■ **The exercise**
Every entry that follows should be reproduced exactly.

— BEGIN Exercise inputs —

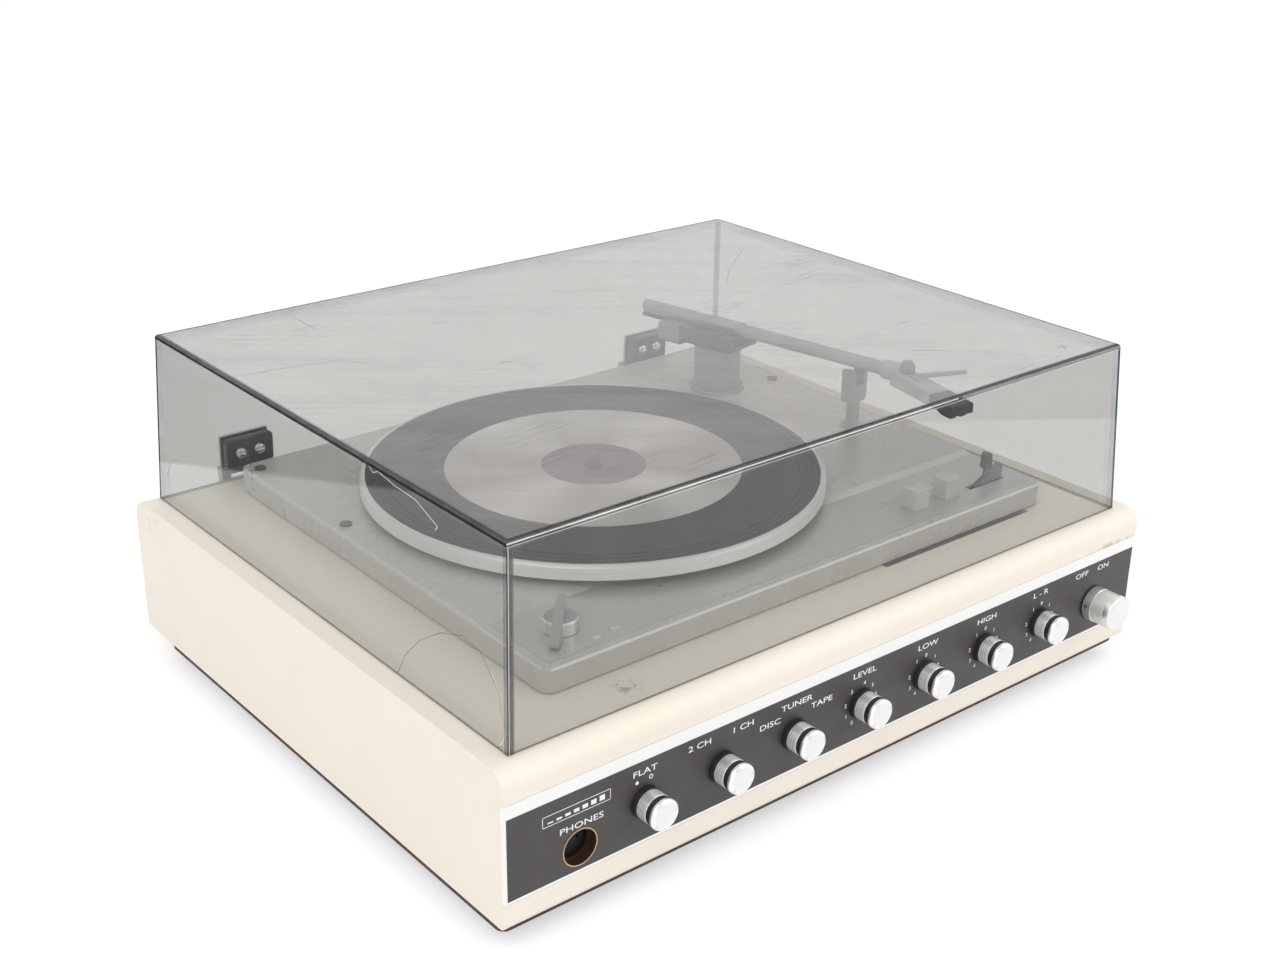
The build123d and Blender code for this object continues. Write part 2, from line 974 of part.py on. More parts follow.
def platter():
    """A cast platter: outer rim, thin web, belt ring and hub in one turned casting."""
    inner = platter_radius - platter_wall
    return Pos(platter_x, platter_y, 0) * turned([
        (spindle_radius + 0.05, web_bottom - 1.5),
        (hub_radius, web_bottom - 1.5),
        (hub_radius, web_bottom),
        (belt_ring_radius - belt_ring_wall, web_bottom),
        (belt_ring_radius - belt_ring_wall, belt_ring_bottom),
        (belt_ring_radius, belt_ring_bottom),
        (belt_ring_radius, web_bottom),
        (inner, web_bottom),
        (inner, platter_bottom),
        (platter_radius, platter_bottom),
        (platter_radius, platter_top - platter_chamfer),
        (platter_radius - platter_chamfer, platter_top),
        (mat_radius + mat_fit, platter_top),
        (mat_radius + mat_fit, web_top),
        (spindle_radius + 0.05, web_top),
    ])


def platter_mat():
    """A rubber mat with low rings near its edge and a shallow seat for the bright ring."""
    base = web_top
    top = mat_top
    points = [
        (spindle_radius + 0.3, base),
        (mat_radius, base),
        (mat_radius, top),
    ]
    outer = mat_radius - mat_rib_width
    for i in range(mat_rib_count):
        edge = outer - mat_rib_pitch * i
        points += [
            (edge, top),
            (edge, top + mat_rib_height),
            (edge - mat_rib_width, top + mat_rib_height),
            (edge - mat_rib_width, top),
        ]
    points += [
        (inset_outer_radius + 0.1, top),
        (inset_outer_radius + 0.1, top - inset_depth),
        (inset_inner_radius - 0.1, top - inset_depth),
        (inset_inner_radius - 0.1, top),
        (spindle_radius + 3, top),
        (spindle_radius + 0.3, top - 1),
    ]
    return Pos(platter_x, platter_y, 0) * turned(points)


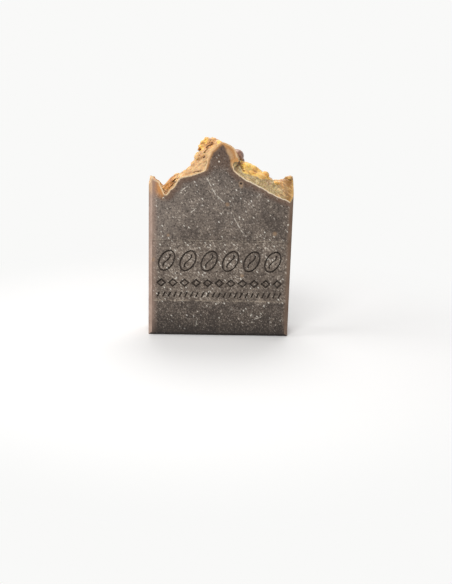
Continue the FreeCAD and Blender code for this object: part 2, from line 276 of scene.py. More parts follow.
def loaf_top():
    """The top as a closed block: laid along the sections, its border drawn down, and filled below."""
    rows = [(-END_OF_LOAF, FRONT, -1.4), (-OFF_THE_FACE, FRONT, -1.0)]
    rows += [(depth - HALF_THICKNESS, depth, 0.0) for depth in INNER]
    rows += [(OFF_THE_FACE, BACK, -1.0), (END_OF_LOAF, BACK, -1.4)]
    bpy.ops.object.select_all(action="DESELECT")
    across = len(section_line(FRONT))
    bpy.ops.mesh.primitive_grid_add(x_subdivisions=across - 1, y_subdivisions=len(rows) - 1, size=1)
    top = bpy.context.object
    for j, (y, depth, sink) in enumerate(rows):
        for i, (x, z) in enumerate(section_line(depth)):
            top.data.vertices[j * across + i].co = (x, y, z + sink)
    apply_modifier(top, "SUBSURF", subdivision_type="SIMPLE", levels=2, render_levels=2)
    apply_modifier(top, "SMOOTH", factor=0.5, iterations=2)

    pick(top)
    edit("DESELECT")
    bpy.ops.mesh.select_mode(type="EDGE")
    bpy.ops.mesh.select_non_manifold()
    bpy.ops.mesh.extrude_region_move(TRANSFORM_OT_translate={"value": (0, 0, -SHOULDER)})
    bpy.ops.transform.resize(value=(1, 1, 0), center_override=(0, 0, FLOOR_OF_TOP))
    bpy.ops.mesh.edge_face_add()
    leave_edit_facing_out()
    return top


top = loaf_top()
print("loaf top:", *size_of(top))

# %% [markdown]
# The wire that cut the slice left a sharp profile along both cut faces, with a thin pale line where
# the crust meets the air. That profile is finer than the sections, so it is drawn as an outline of
# its own: a flat disc whose corners are moved onto the profile, extruded into a thin slab, and merged
# with the loaf by the remesh further down.

# %% Rims of the two cut faces
FRONT_RIM = [
    (-35.5, 74.0), (-35.0, 75.3), (-34.6, 77.0), (-33.9, 78.6), (-33.3, 80.2), (-32.9, 78.4), (-31.8, 78.0),
    (-30.5, 77.6), (-29.5, 77.2), (-29.6, 75.6), (-28.7, 74.4), (-28.1, 73.2), (-27.4, 71.2), (-26.6, 71.0),
    (-25.9, 71.9), (-24.9, 73.4), (-23.6, 74.3), (-22.9, 74.9), (-21.9, 76.4), (-21.5, 77.8), (-20.1, 79.3),
    (-18.2, 80.1), (-16.5, 80.2), (-14.8, 80.7), (-12.4, 81.5), (-9.9, 82.2), (-8.0, 83.0), (-7.1, 84.4),
    (-6.8, 86.4), (-6.5, 88.3), (-5.7, 90.3), (-5.3, 92.4), (-3.6, 93.9), (-2.0, 95.6), (-0.6, 96.7),
    (0.9, 96.5), (3.8, 95.3), (5.7, 93.9), (6.5, 92.2), (6.9, 90.6), (7.0, 89.2), (6.2, 88.0), (4.8, 87.0),
    (4.3, 85.6), (4.7, 84.1), (6.2, 82.4), (8.4, 80.9), (11.1, 79.4), (12.6, 78.5), (14.1, 78.1),
    (17.1, 76.5), (19.6, 75.3), (22.1, 73.8), (24.6, 72.4), (27.2, 71.2), (30.4, 70.0), (32.7, 68.9),
    (34.4, 67.1), (35.5, 65.9),
]
RIM_THICKNESS = 3.0


def rim_slab(line, y):
    """A slab of the cut face's profile, one rim thick, that starts at y."""
    outline = [*line, (line[-1][0], FLOOR_OF_TOP), (line[0][0], FLOOR_OF_TOP)]
    bpy.ops.object.select_all(action="DESELECT")
    bpy.ops.mesh.primitive_circle_add(vertices=len(outline), fill_type="NGON")
    slab = bpy.context.object
    for vertex, (x, z) in zip(slab.data.vertices, outline):
        vertex.co = (x, y, z)
    edit()
    bpy.ops.mesh.extrude_region_move(TRANSFORM_OT_translate={"value": (0, RIM_THICKNESS, 0)})
    leave_edit_facing_out()
    return slab


def ragged(line, stray, seed):
    """The line with two more corners on each stretch, all but its ends moved a little at random."""
    dice = random.Random(seed)
    made = [line[0]]
    for (x0, z0), (x1, z1) in zip(line, line[1:]):
        for part in (0.33, 0.67, 1.0):
            x = x0 + (x1 - x0) * part + dice.uniform(-stray, stray)
            made.append((x, z0 + (z1 - z0) * part + dice.uniform(-stray, stray)))
    made[-1] = line[-1]
    return made


front_rim = rim_slab(FRONT_RIM, -END_OF_LOAF)
back_rim = rim_slab(ragged(section_line(BACK), 0.35, 5), END_OF_LOAF - RIM_THICKNESS)
print("front rim:", *size_of(front_rim))

# %% [markdown]
# The crust tore and curled as the spoon was pulled away. On the real bar that left lumps, crumbs and
# thin ragged flaps, most of them along the left flank, round the peak and on the right-hand ridge.
# Each is an ico sphere, squashed, turned and pushed into the surface: cheap, and the remesh welds
# them into one skin. The larger ones have a set place; crumbs are strewn along lines with a fixed
# seed, so the bar comes out the same each time.

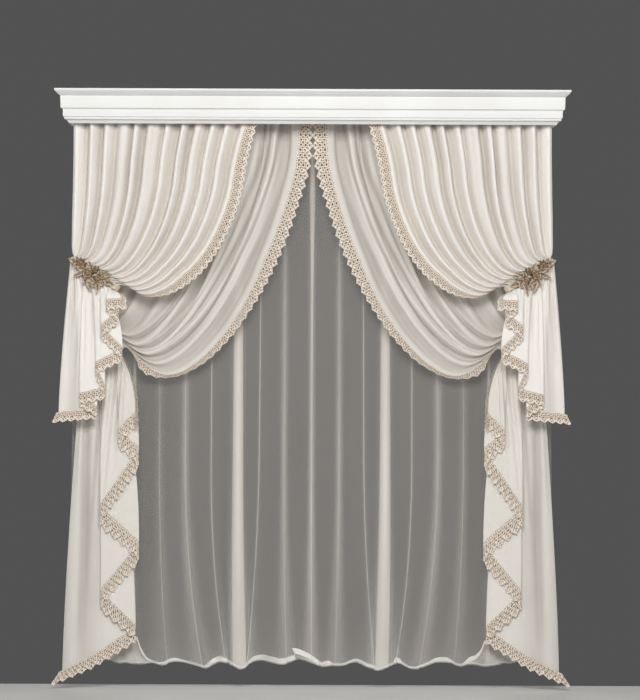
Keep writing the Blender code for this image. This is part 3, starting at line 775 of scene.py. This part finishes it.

— END Exercise inputs —

■ **Solution to this task**
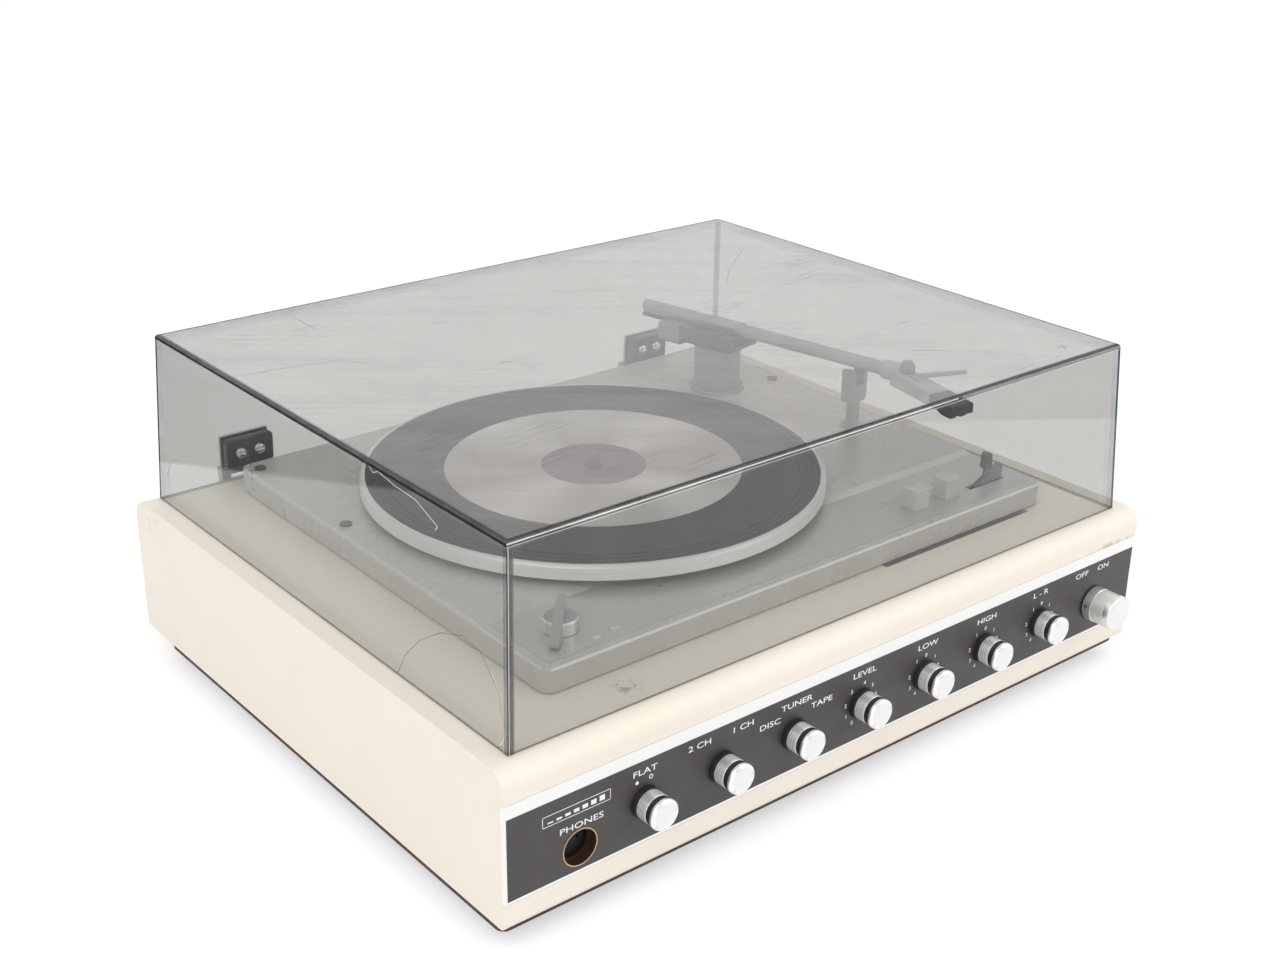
The build123d and Blender code for this object continues. Write part 2, from line 974 of part.py on. More parts follow.
def platter():
    """A cast platter: outer rim, thin web, belt ring and hub in one turned casting."""
    inner = platter_radius - platter_wall
    return Pos(platter_x, platter_y, 0) * turned([
        (spindle_radius + 0.05, web_bottom - 1.5),
        (hub_radius, web_bottom - 1.5),
        (hub_radius, web_bottom),
        (belt_ring_radius - belt_ring_wall, web_bottom),
        (belt_ring_radius - belt_ring_wall, belt_ring_bottom),
        (belt_ring_radius, belt_ring_bottom),
        (belt_ring_radius, web_bottom),
        (inner, web_bottom),
        (inner, platter_bottom),
        (platter_radius, platter_bottom),
        (platter_radius, platter_top - platter_chamfer),
        (platter_radius - platter_chamfer, platter_top),
        (mat_radius + mat_fit, platter_top),
        (mat_radius + mat_fit, web_top),
        (spindle_radius + 0.05, web_top),
    ])


def platter_mat():
    """A rubber mat with low rings near its edge and a shallow seat for the bright ring."""
    base = web_top
    top = mat_top
    points = [
        (spindle_radius + 0.3, base),
        (mat_radius, base),
        (mat_radius, top),
    ]
    outer = mat_radius - mat_rib_width
    for i in range(mat_rib_count):
        edge = outer - mat_rib_pitch * i
        points += [
            (edge, top),
            (edge, top + mat_rib_height),
            (edge - mat_rib_width, top + mat_rib_height),
            (edge - mat_rib_width, top),
        ]
    points += [
        (inset_outer_radius + 0.1, top),
        (inset_outer_radius + 0.1, top - inset_depth),
        (inset_inner_radius - 0.1, top - inset_depth),
        (inset_inner_radius - 0.1, top),
        (spindle_radius + 3, top),
        (spindle_radius + 0.3, top - 1),
    ]
    return Pos(platter_x, platter_y, 0) * turned(points)


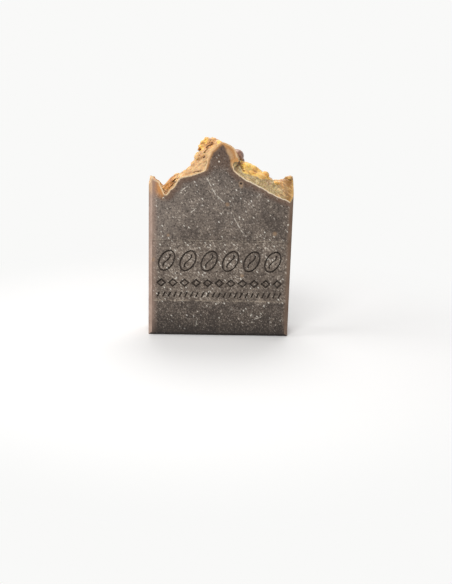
Continue the FreeCAD and Blender code for this object: part 2, from line 276 of scene.py. More parts follow.
def loaf_top():
    """The top as a closed block: laid along the sections, its border drawn down, and filled below."""
    rows = [(-END_OF_LOAF, FRONT, -1.4), (-OFF_THE_FACE, FRONT, -1.0)]
    rows += [(depth - HALF_THICKNESS, depth, 0.0) for depth in INNER]
    rows += [(OFF_THE_FACE, BACK, -1.0), (END_OF_LOAF, BACK, -1.4)]
    bpy.ops.object.select_all(action="DESELECT")
    across = len(section_line(FRONT))
    bpy.ops.mesh.primitive_grid_add(x_subdivisions=across - 1, y_subdivisions=len(rows) - 1, size=1)
    top = bpy.context.object
    for j, (y, depth, sink) in enumerate(rows):
        for i, (x, z) in enumerate(section_line(depth)):
            top.data.vertices[j * across + i].co = (x, y, z + sink)
    apply_modifier(top, "SUBSURF", subdivision_type="SIMPLE", levels=2, render_levels=2)
    apply_modifier(top, "SMOOTH", factor=0.5, iterations=2)

    pick(top)
    edit("DESELECT")
    bpy.ops.mesh.select_mode(type="EDGE")
    bpy.ops.mesh.select_non_manifold()
    bpy.ops.mesh.extrude_region_move(TRANSFORM_OT_translate={"value": (0, 0, -SHOULDER)})
    bpy.ops.transform.resize(value=(1, 1, 0), center_override=(0, 0, FLOOR_OF_TOP))
    bpy.ops.mesh.edge_face_add()
    leave_edit_facing_out()
    return top


top = loaf_top()
print("loaf top:", *size_of(top))

# %% [markdown]
# The wire that cut the slice left a sharp profile along both cut faces, with a thin pale line where
# the crust meets the air. That profile is finer than the sections, so it is drawn as an outline of
# its own: a flat disc whose corners are moved onto the profile, extruded into a thin slab, and merged
# with the loaf by the remesh further down.

# %% Rims of the two cut faces
FRONT_RIM = [
    (-35.5, 74.0), (-35.0, 75.3), (-34.6, 77.0), (-33.9, 78.6), (-33.3, 80.2), (-32.9, 78.4), (-31.8, 78.0),
    (-30.5, 77.6), (-29.5, 77.2), (-29.6, 75.6), (-28.7, 74.4), (-28.1, 73.2), (-27.4, 71.2), (-26.6, 71.0),
    (-25.9, 71.9), (-24.9, 73.4), (-23.6, 74.3), (-22.9, 74.9), (-21.9, 76.4), (-21.5, 77.8), (-20.1, 79.3),
    (-18.2, 80.1), (-16.5, 80.2), (-14.8, 80.7), (-12.4, 81.5), (-9.9, 82.2), (-8.0, 83.0), (-7.1, 84.4),
    (-6.8, 86.4), (-6.5, 88.3), (-5.7, 90.3), (-5.3, 92.4), (-3.6, 93.9), (-2.0, 95.6), (-0.6, 96.7),
    (0.9, 96.5), (3.8, 95.3), (5.7, 93.9), (6.5, 92.2), (6.9, 90.6), (7.0, 89.2), (6.2, 88.0), (4.8, 87.0),
    (4.3, 85.6), (4.7, 84.1), (6.2, 82.4), (8.4, 80.9), (11.1, 79.4), (12.6, 78.5), (14.1, 78.1),
    (17.1, 76.5), (19.6, 75.3), (22.1, 73.8), (24.6, 72.4), (27.2, 71.2), (30.4, 70.0), (32.7, 68.9),
    (34.4, 67.1), (35.5, 65.9),
]
RIM_THICKNESS = 3.0


def rim_slab(line, y):
    """A slab of the cut face's profile, one rim thick, that starts at y."""
    outline = [*line, (line[-1][0], FLOOR_OF_TOP), (line[0][0], FLOOR_OF_TOP)]
    bpy.ops.object.select_all(action="DESELECT")
    bpy.ops.mesh.primitive_circle_add(vertices=len(outline), fill_type="NGON")
    slab = bpy.context.object
    for vertex, (x, z) in zip(slab.data.vertices, outline):
        vertex.co = (x, y, z)
    edit()
    bpy.ops.mesh.extrude_region_move(TRANSFORM_OT_translate={"value": (0, RIM_THICKNESS, 0)})
    leave_edit_facing_out()
    return slab


def ragged(line, stray, seed):
    """The line with two more corners on each stretch, all but its ends moved a little at random."""
    dice = random.Random(seed)
    made = [line[0]]
    for (x0, z0), (x1, z1) in zip(line, line[1:]):
        for part in (0.33, 0.67, 1.0):
            x = x0 + (x1 - x0) * part + dice.uniform(-stray, stray)
            made.append((x, z0 + (z1 - z0) * part + dice.uniform(-stray, stray)))
    made[-1] = line[-1]
    return made


front_rim = rim_slab(FRONT_RIM, -END_OF_LOAF)
back_rim = rim_slab(ragged(section_line(BACK), 0.35, 5), END_OF_LOAF - RIM_THICKNESS)
print("front rim:", *size_of(front_rim))

# %% [markdown]
# The crust tore and curled as the spoon was pulled away. On the real bar that left lumps, crumbs and
# thin ragged flaps, most of them along the left flank, round the peak and on the right-hand ridge.
# Each is an ico sphere, squashed, turned and pushed into the surface: cheap, and the remesh welds
# them into one skin. The larger ones have a set place; crumbs are strewn along lines with a fixed
# seed, so the bar comes out the same each time.

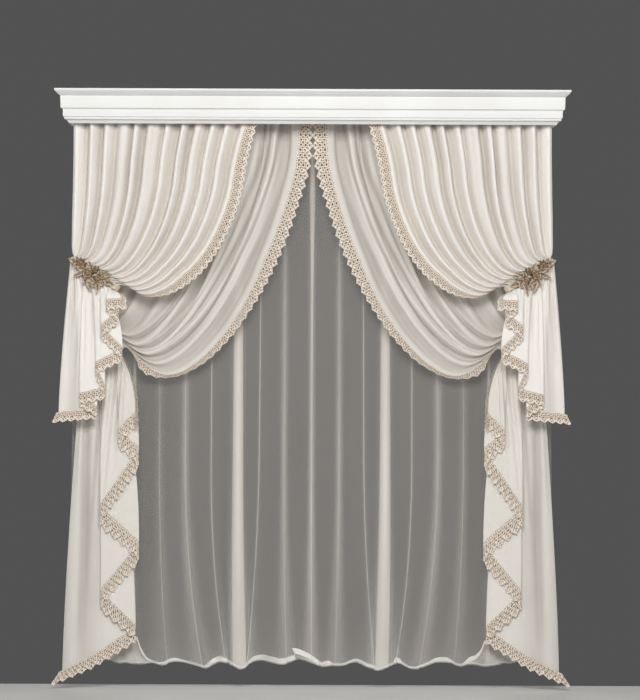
Keep writing the Blender code for this image. This is part 3, starting at line 775 of scene.py. This part finishes it.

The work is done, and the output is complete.